[EXERCISE AIM]
Please print all of the material below, word for word.

******

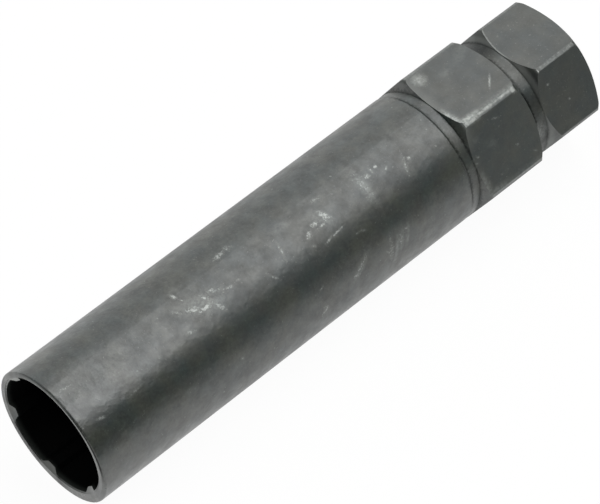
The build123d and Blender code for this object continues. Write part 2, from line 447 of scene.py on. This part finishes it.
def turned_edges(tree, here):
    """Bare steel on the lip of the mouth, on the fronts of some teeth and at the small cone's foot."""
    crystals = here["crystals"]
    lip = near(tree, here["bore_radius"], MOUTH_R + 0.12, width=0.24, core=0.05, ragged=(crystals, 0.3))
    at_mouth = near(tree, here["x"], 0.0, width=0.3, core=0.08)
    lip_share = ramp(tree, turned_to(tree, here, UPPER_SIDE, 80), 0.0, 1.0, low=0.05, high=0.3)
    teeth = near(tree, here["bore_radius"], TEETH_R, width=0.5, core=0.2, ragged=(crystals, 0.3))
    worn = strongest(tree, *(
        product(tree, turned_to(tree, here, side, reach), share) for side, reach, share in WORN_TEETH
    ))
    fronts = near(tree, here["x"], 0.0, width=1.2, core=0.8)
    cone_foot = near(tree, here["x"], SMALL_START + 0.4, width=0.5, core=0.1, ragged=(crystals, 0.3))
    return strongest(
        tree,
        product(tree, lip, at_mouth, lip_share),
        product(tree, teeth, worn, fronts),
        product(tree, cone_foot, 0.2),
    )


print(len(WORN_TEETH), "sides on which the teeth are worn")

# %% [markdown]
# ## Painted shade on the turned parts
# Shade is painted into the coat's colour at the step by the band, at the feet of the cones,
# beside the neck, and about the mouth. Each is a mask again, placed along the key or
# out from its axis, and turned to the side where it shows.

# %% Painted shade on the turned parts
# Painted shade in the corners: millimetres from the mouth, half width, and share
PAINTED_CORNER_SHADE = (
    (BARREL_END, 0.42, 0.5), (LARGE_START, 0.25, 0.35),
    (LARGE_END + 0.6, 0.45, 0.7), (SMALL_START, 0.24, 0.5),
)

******

[FULL SOLUTION]
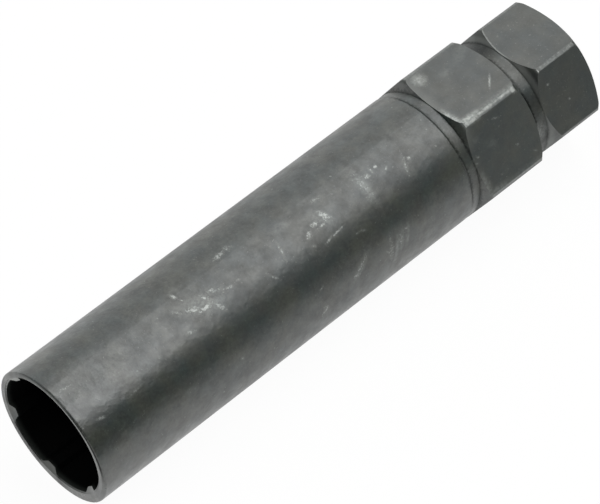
The build123d and Blender code for this object continues. Write part 2, from line 447 of scene.py on. This part finishes it.
def turned_edges(tree, here):
    """Bare steel on the lip of the mouth, on the fronts of some teeth and at the small cone's foot."""
    crystals = here["crystals"]
    lip = near(tree, here["bore_radius"], MOUTH_R + 0.12, width=0.24, core=0.05, ragged=(crystals, 0.3))
    at_mouth = near(tree, here["x"], 0.0, width=0.3, core=0.08)
    lip_share = ramp(tree, turned_to(tree, here, UPPER_SIDE, 80), 0.0, 1.0, low=0.05, high=0.3)
    teeth = near(tree, here["bore_radius"], TEETH_R, width=0.5, core=0.2, ragged=(crystals, 0.3))
    worn = strongest(tree, *(
        product(tree, turned_to(tree, here, side, reach), share) for side, reach, share in WORN_TEETH
    ))
    fronts = near(tree, here["x"], 0.0, width=1.2, core=0.8)
    cone_foot = near(tree, here["x"], SMALL_START + 0.4, width=0.5, core=0.1, ragged=(crystals, 0.3))
    return strongest(
        tree,
        product(tree, lip, at_mouth, lip_share),
        product(tree, teeth, worn, fronts),
        product(tree, cone_foot, 0.2),
    )


print(len(WORN_TEETH), "sides on which the teeth are worn")

# %% [markdown]
# ## Painted shade on the turned parts
# Shade is painted into the coat's colour at the step by the band, at the feet of the cones,
# beside the neck, and about the mouth. Each is a mask again, placed along the key or
# out from its axis, and turned to the side where it shows.

# %% Painted shade on the turned parts
# Painted shade in the corners: millimetres from the mouth, half width, and share
PAINTED_CORNER_SHADE = (
    (BARREL_END, 0.42, 0.5), (LARGE_START, 0.25, 0.35),
    (LARGE_END + 0.6, 0.45, 0.7), (SMALL_START, 0.24, 0.5),
)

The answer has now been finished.